Ce prix Fémina 1947 nous est venu de l’autre côté de l’atlantique. C’est en effet à Montréal que l’autrice nous fait vivre la condition ouvrière, au moment où la deuxième guerre mondiale débute sur le continent européen. Si le roman n’évite pas toujours un ton quelque peu misérabiliste, il nous fait comprendre comment le Québec a pu si rapidement changer de régime démographique.
La famille trop nombreuse, avec dix ou douze enfants par famille, apparaît comme la source essentielle de la pauvreté. Florentine, l’aînée des Lacasse, est serveuse dans un restaurant. Comme son père Azarius, qui rêve toujours de trouver « une meilleure job », elle espère s’évader de la condition familiale que sa mère tente, comme elle le peut, de préserver d’une misère plus grande encore. Florentine rencontre un client du restaurant, jeune homme ambitieux qui se donne les moyens, par l’étude, d’ascension sociale.
Une soirée suffit pour qu’elle se retrouve enceinte, mais elle avait été abandonnée par Jean dès le lendemain. Il n’était pas question qu’il sacrifie son ambition pour une relation durable. Par ailleurs les malheurs s’accumulent : le petit frère Daniel meurt d’une leucémie, la mère part à la recherche d’un nouveau logement, car les Lacasse sont chassés du leur, et elle-même attend son treizième enfant !

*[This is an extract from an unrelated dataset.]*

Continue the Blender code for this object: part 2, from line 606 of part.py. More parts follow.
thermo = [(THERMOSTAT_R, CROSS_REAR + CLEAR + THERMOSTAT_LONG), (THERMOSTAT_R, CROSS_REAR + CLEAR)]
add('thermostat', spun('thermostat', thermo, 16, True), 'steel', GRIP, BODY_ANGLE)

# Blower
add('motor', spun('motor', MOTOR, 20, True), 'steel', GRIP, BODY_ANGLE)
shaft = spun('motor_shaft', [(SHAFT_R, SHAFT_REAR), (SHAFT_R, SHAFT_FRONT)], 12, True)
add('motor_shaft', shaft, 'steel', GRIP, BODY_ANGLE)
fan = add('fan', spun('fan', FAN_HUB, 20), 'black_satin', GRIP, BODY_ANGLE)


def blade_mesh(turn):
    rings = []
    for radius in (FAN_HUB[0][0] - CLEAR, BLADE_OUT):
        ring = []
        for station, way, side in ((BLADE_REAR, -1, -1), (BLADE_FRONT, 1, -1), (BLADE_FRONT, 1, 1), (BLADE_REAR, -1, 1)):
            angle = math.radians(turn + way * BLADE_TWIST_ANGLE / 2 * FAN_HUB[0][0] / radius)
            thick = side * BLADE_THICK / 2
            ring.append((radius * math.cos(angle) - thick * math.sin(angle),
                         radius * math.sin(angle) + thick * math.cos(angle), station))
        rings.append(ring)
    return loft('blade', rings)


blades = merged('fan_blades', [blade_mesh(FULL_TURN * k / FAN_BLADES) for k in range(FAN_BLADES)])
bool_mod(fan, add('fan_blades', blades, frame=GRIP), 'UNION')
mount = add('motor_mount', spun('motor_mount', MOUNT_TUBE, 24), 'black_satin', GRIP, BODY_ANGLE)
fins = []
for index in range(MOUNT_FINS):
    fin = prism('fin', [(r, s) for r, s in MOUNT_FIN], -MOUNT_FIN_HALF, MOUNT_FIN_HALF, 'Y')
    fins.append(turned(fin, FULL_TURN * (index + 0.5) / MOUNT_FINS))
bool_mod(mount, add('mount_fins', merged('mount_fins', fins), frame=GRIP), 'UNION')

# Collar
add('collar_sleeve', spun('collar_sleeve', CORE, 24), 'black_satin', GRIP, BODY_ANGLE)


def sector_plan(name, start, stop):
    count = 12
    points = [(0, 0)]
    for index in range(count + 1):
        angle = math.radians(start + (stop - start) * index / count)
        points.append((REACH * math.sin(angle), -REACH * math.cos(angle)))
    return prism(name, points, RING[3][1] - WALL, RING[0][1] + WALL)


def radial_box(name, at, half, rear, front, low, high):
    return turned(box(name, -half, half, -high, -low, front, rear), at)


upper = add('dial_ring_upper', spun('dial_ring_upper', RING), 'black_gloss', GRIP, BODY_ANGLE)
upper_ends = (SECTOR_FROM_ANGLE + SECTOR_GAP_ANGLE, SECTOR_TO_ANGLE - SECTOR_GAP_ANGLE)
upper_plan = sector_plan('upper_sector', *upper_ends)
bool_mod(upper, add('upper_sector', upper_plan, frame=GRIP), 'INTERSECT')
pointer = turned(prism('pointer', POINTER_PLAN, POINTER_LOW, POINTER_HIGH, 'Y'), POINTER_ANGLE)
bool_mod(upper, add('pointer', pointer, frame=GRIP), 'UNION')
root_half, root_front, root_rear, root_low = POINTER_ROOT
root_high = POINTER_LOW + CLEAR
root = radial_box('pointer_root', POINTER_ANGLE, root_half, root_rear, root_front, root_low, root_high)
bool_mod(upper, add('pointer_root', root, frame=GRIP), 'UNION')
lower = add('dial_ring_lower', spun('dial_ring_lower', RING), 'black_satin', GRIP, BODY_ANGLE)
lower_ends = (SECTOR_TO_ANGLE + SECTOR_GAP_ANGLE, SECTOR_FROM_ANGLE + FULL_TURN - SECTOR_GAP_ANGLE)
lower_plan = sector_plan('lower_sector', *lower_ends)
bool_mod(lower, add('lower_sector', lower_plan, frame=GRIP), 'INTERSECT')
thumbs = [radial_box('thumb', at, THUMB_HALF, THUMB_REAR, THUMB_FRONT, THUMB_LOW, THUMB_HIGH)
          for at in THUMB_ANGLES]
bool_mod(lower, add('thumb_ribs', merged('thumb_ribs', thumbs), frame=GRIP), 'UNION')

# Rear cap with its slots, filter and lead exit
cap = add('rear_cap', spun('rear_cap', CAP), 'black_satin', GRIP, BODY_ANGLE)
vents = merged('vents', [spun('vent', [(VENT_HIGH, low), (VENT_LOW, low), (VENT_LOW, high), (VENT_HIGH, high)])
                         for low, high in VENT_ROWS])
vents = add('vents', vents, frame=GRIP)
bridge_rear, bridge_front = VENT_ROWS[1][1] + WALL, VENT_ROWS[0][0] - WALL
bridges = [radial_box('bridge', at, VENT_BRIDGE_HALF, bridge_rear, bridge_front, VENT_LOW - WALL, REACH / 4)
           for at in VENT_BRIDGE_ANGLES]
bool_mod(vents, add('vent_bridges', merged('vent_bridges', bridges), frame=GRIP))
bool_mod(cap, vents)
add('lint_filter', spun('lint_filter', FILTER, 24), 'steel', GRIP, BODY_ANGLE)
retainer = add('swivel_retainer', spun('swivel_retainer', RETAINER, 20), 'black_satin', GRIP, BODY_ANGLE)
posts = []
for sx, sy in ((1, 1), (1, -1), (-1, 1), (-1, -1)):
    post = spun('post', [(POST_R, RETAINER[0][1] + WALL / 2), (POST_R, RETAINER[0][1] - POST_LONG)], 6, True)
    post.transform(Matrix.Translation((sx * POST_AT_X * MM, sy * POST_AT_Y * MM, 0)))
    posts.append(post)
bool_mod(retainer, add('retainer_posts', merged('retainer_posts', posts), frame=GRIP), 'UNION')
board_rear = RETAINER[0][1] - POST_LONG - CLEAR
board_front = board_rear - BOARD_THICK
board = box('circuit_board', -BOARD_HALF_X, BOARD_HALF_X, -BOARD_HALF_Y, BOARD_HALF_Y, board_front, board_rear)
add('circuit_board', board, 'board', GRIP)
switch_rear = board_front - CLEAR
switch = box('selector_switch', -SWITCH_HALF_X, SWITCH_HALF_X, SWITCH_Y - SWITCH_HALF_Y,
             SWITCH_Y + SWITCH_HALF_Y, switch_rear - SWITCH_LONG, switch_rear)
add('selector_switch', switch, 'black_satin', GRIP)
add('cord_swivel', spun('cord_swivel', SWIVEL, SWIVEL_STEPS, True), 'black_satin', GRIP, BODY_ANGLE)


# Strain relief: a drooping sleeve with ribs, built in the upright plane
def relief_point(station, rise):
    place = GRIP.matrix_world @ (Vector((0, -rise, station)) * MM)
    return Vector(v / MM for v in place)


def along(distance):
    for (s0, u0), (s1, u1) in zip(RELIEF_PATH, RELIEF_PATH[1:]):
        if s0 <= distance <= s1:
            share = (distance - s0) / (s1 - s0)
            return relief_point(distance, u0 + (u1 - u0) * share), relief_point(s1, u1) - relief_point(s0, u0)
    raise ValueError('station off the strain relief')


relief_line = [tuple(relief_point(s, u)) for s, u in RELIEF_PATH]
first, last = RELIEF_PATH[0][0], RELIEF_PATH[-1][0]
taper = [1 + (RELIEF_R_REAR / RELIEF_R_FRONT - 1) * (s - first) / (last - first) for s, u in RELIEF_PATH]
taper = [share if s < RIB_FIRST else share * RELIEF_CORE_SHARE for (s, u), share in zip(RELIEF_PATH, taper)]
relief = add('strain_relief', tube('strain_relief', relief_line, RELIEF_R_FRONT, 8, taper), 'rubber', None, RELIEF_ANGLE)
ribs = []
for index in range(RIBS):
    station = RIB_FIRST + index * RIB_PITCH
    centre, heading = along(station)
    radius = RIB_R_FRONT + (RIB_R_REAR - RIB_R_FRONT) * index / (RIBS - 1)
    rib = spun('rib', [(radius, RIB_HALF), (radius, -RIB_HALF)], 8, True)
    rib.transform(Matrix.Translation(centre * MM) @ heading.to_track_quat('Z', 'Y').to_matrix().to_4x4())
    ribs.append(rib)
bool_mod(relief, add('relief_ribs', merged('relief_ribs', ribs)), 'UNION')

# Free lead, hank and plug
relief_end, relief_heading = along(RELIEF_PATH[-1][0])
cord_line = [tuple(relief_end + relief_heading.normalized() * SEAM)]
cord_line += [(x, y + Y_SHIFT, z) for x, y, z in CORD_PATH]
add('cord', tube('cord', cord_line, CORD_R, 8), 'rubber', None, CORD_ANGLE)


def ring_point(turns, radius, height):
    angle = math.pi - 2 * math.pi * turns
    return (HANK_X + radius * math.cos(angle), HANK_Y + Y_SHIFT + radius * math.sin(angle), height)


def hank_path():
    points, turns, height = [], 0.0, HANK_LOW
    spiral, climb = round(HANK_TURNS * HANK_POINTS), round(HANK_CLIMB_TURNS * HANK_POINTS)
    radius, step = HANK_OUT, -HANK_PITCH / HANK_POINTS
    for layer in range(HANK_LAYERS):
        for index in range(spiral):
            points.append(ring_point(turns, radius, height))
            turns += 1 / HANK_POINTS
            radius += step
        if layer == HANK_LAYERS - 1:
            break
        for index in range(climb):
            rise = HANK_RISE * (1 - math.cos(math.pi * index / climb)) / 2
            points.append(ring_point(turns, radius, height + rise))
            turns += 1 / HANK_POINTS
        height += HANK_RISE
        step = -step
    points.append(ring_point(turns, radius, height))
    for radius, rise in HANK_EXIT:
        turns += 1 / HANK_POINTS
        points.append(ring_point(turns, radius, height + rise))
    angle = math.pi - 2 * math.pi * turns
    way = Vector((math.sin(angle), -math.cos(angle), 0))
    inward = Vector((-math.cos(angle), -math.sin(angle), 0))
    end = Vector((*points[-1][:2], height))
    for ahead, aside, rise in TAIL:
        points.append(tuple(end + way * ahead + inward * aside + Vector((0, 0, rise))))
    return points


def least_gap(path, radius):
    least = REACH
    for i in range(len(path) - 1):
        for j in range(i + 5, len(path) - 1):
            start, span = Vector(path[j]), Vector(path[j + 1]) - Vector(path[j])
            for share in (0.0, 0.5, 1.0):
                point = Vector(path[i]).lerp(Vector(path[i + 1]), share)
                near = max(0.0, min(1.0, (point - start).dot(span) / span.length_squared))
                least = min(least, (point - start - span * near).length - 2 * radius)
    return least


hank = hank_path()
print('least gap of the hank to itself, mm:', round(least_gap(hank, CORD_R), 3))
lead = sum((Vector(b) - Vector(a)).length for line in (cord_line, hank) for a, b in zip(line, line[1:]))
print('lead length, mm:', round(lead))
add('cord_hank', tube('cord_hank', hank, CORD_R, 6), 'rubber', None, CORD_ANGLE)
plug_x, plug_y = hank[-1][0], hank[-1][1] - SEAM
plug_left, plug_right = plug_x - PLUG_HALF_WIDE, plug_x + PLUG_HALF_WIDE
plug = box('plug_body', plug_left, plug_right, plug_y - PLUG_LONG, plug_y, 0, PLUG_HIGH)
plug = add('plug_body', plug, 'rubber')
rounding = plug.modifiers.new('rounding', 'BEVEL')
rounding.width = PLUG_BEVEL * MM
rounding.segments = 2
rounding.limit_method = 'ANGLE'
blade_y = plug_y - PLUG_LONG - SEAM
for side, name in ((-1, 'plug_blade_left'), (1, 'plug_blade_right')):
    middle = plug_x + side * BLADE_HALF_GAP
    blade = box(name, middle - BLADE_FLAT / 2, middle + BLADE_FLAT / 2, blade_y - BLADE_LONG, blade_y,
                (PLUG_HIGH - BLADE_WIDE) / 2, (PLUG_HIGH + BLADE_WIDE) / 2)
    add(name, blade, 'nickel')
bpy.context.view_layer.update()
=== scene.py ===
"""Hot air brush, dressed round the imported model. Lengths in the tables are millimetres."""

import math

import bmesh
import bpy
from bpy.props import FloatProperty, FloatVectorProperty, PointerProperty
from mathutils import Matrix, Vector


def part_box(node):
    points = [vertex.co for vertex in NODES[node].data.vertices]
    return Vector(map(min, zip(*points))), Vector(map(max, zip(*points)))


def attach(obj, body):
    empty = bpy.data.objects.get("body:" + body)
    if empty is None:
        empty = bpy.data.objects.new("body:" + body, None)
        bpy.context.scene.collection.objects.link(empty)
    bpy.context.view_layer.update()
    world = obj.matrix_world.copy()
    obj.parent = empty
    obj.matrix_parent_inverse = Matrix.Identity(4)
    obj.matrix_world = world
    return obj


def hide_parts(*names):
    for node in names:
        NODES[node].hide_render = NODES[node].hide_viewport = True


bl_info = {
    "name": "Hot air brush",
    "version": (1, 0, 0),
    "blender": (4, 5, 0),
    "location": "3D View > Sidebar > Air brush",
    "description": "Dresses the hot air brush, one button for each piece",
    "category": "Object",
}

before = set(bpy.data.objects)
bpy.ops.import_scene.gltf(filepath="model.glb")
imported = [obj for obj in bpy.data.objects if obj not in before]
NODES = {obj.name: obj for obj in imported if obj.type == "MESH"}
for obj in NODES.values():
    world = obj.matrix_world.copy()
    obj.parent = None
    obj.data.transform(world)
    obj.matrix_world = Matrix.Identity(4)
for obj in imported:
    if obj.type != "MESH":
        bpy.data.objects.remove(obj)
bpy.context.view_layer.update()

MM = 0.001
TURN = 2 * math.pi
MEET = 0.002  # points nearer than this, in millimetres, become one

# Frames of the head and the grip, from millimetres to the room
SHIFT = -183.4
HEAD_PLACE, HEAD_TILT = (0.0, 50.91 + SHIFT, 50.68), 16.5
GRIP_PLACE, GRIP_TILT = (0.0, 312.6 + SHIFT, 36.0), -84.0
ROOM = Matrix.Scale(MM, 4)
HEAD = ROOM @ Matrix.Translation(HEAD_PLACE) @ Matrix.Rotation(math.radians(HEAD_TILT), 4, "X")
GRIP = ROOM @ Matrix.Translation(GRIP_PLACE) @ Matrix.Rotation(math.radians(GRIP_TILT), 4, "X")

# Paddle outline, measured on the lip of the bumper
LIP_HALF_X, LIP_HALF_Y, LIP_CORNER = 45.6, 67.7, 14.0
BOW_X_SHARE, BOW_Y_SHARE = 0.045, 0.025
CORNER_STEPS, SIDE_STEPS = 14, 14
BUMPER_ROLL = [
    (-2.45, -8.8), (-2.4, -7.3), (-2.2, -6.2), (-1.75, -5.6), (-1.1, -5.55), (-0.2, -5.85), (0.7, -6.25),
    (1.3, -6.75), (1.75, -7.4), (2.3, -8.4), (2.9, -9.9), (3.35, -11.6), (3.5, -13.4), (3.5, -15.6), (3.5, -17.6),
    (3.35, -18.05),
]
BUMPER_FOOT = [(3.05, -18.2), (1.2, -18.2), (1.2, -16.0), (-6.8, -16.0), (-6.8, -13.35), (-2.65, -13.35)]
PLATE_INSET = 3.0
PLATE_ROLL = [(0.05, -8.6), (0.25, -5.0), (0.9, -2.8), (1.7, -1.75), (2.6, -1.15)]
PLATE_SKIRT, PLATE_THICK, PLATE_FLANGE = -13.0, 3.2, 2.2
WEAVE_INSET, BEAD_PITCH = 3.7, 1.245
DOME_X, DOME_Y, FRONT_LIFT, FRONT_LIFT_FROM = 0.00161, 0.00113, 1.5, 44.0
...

La famille évite la catastrophe gare à la guerre qui se déclare à des milliers de kilomètres. C’est le moment en effet où le gouvernement canadien propose un engagement dans l’armée aux hommes du pays. Le père, l’aîné des garçons, et un amoureux de Florentine, qui fera un mari d’occasion, répondent favorablement, soit par intérêt économique, soit par désir de défendre la France : « Si France périssait, déclara-t-il, ça serait comme qui dirait aussi pire pour le monde que si le soleil tombait ».
Mais la guerre apparaît aussi comme une solution au chômage, ainsi pour Pitou qui se retrouve avec un fusil entre les mains : « Pitou ne se désolerait plus d’être un chômeur. Pitou gagnait enfin sa vie, sa vie légère d’oiseau qui demandait si peu (…) Pitou avait entre les mains son premier instrument de travail ».
Si l’écriture sort d’une certaine banalité, c’est grâce aux dialogues, qui ont la saveur du parler populaire montréalais et de ses expressions : « Et v’là betôt cinq ans qu’il est sorti de l’école à coups de pied dans la bonne place et pis qu’y cherche. C’est-y de la justice ça ? (…) Et v’là not’ Pitou qui fume comme un homme, mâche comme un homme, crache comme un homme, mais y a pas gagné une tannante de cenne de toute sa saprée vie. Trouves-tu ça beau toi ? Moi, je trouve ça laite, ben laite ».